Material prices are leveling off. The moves by the Fed seem to be working. Oil has stabilized and the price of fuel has decreased considerably. Some materials are more readily available and the supply chains, although fragile, are working. The overall increase in material prices remains high but has dropped to single digits. Some items are stable, some down, and a few are still wild. Looking at the charts below, it clearly seems that we may (hopefully) be on the downside of runaway material prices, but remember that we still have a lot to make up.

For the past ten years sand and gravel moved steadily upward. We saw a softening in 2020 and a dramatic upturn in the fall of 2021. Then because of the price of fuel, sand and gravel took off early this year but has waned, now registering gains of just 5 percent year over year. Much better than the 20 percent we were looking at just twelve months ago.

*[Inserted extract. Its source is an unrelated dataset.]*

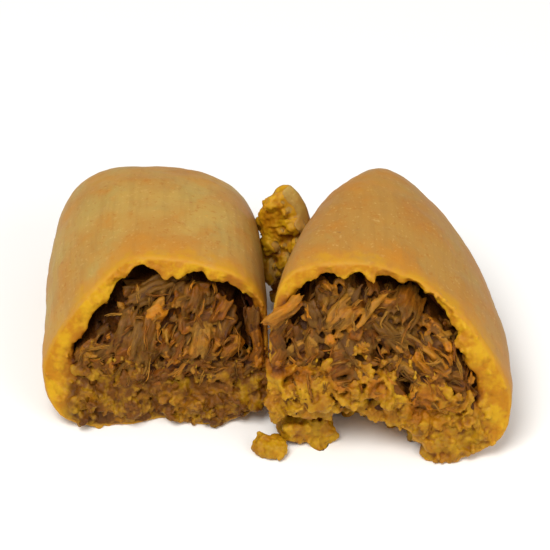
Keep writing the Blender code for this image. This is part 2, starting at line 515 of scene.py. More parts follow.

Precast had been on a fairly steady rise for the last several years and had shown itself to be a stable component with average increases of 4-5 percent since 2016. But in 2021 it started registering gains of 12 percent, and now it's up to a high of 16 percent for the year. 

The cost of plumbing fixtures was on a tear but has now subsided. This component seems to have caught up to the rest of the market. The Covid pandemic created a boom in home improvements and that may have fueled the rise. Plumbing fixtures are now flat for the year.

Same story, six months later. After average increases of 3 to 4 percent over 5 years, concrete flattened, then rallied and has since sustained the rally. The increases have been in the 8 percent range, not as dramatic as the rest of the pack but still significant.

Concrete block seemed to be leveling off last year but then went on to an increase of 7 percent. Since then, it has risen to increases of 10 to 15 percent, depending on the type and size of block. It has now softened to increases of 8 percent.